Une semblable admiration naît devant les visages des villageois afghans, photographiés et filmés par Ella Maillart, au cours de son expédition entre Genève et Kaboul, en 1940. La caméra fixe des lieux encore jamais visités, la passe de Khyber, les bouddhas de Bâmiyân, des paysages gigantesques où se perd la silhouette androgyne d’Annemarie Schwarzenbach, également du voyage. Le film (Ella Maillart – Double Journey, Mariann Lewinsky et Antonio Bigini, 2015) est modeste et juste, intelligent montage de documents, sans autre intervention que la lecture par Irène Jacob des carnets de l’exploratrice.
1915 : c’était l’époque du triomphe des dive, ces créatures magnétiques qui ont fait rêver leur génération. Le festival a présenté les trois plus célèbres, Francesca Bertini, Lyda Borelli et Pina Menichelli.
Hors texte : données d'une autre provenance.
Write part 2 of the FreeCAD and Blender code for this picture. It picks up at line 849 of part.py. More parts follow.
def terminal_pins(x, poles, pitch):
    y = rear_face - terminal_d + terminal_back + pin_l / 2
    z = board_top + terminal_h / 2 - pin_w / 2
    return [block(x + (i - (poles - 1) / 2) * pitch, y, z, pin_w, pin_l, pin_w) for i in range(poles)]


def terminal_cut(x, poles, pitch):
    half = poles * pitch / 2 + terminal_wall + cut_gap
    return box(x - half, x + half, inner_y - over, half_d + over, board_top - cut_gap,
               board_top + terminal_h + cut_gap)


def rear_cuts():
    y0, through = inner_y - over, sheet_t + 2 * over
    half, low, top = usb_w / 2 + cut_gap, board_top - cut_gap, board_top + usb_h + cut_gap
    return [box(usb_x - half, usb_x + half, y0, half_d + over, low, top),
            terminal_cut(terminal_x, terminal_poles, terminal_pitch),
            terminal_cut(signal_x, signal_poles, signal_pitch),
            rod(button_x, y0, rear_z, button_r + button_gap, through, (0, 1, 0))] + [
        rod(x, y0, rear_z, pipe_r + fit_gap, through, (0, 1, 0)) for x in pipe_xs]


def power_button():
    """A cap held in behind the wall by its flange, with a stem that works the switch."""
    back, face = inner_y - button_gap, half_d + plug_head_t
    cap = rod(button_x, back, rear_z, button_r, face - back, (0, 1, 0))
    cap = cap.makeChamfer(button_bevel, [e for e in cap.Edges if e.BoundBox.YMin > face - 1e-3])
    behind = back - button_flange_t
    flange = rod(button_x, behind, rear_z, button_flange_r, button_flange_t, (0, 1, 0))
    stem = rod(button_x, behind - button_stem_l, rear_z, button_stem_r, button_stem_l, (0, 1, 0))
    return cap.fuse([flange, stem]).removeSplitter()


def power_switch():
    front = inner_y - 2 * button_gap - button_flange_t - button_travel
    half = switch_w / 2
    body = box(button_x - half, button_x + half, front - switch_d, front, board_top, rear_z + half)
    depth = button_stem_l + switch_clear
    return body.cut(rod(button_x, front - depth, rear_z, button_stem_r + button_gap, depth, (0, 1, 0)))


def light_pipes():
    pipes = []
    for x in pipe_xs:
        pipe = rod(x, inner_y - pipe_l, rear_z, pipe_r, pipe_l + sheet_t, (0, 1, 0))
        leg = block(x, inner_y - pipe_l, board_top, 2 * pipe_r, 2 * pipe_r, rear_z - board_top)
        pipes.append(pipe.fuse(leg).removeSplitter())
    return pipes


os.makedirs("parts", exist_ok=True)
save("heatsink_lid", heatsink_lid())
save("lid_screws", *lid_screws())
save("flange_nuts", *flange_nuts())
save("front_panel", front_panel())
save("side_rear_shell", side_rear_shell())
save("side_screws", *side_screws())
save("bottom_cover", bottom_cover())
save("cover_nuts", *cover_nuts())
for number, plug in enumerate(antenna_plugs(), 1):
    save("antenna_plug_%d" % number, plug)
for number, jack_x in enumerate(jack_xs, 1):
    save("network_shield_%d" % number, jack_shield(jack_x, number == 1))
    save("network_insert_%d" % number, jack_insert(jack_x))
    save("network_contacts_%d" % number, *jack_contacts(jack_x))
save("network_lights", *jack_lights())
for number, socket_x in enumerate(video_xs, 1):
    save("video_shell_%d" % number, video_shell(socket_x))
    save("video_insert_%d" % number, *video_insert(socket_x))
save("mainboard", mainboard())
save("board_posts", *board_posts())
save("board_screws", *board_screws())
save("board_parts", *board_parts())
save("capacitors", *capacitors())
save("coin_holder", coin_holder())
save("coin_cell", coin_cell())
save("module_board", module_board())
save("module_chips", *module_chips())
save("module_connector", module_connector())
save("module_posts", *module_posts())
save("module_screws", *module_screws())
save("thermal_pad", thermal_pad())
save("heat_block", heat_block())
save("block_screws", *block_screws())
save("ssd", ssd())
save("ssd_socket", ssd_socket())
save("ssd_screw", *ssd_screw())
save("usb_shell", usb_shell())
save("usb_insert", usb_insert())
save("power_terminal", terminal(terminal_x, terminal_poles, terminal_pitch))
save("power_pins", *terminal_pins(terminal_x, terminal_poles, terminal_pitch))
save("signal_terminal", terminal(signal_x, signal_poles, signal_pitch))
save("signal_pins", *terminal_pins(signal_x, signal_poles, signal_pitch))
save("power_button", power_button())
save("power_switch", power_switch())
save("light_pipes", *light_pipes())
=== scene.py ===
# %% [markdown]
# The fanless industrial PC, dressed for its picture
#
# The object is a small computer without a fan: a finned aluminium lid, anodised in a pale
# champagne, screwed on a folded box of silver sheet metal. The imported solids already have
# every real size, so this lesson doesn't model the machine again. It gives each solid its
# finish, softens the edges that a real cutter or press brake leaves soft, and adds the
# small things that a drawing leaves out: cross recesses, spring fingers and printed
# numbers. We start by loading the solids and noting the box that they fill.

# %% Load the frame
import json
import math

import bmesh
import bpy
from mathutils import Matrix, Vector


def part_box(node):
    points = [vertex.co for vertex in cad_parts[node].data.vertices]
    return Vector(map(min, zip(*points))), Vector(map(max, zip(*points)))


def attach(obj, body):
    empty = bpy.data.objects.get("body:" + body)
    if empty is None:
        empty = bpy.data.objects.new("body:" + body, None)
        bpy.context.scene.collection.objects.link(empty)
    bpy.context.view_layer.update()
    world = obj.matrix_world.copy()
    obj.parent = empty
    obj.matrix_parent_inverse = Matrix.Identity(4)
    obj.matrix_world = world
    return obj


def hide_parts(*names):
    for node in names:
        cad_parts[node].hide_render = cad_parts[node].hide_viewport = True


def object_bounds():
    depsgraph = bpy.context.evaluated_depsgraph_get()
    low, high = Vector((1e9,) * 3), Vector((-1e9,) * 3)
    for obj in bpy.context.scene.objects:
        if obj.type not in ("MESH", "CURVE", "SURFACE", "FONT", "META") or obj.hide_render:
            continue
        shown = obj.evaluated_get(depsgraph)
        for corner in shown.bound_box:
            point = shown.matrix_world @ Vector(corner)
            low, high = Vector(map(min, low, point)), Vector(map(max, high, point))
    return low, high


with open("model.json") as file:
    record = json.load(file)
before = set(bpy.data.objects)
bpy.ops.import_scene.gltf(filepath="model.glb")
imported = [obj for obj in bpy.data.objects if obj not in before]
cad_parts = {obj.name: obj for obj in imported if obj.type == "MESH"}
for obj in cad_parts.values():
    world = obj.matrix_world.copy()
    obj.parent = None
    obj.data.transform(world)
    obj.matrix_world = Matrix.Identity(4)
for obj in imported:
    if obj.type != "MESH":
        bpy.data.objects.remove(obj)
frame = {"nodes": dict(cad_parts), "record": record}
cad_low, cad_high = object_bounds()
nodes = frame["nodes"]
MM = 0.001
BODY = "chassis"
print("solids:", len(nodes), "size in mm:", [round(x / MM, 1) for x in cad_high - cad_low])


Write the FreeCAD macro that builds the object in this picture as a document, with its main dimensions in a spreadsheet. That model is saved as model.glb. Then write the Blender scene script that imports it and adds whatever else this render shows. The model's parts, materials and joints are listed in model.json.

Si la première, dans Assunta Spina (Gustavo Serena et Bertini) incarne une héroïne réaliste, la Menichelli se livre, dans Tigre reale (Giovanni Pastrone), à un extraordinaire numéro, tout en poses passionnées, épaules rejetées, tête en arrière, frémissante sous le désir des hommes, femme-fleur vénéneuse sortie d’un tableau de Gustave Moreau, en version XL. Il n’est pas aisé de se procurer ici les DVD édités par la Cineteca (1) et c’est dommage – mais, d’un autre côté, le grand écran et l’obscurité conviennent mieux au mystère de ces femmes-chimères qu’un écran domestique.
On pourrait emplir ainsi des pages sur la version restaurée des Vampires de Feuillade, la gentillesse d’Isabella Rossellini venant évoquer sa mère Ingrid devant les milliers de spectateurs de la piazza Maggiore, l’analyse par Jacques Rancière du montage chez Dziga Vertov. On peut surtout se réjouir de la pérennité d’un festival qui persiste à combler ses fidèles, de plus en plus nombreux, sans rien abandonner de ses vertus amicales. Que la fête continue…
1. Pour mémoire : Ma l’amore mio non muore (Mario Caserini, 1913, Borelli), Sangue bleu (Nino Oxilia, 1914, Bertini) et Assunta Spina (1915).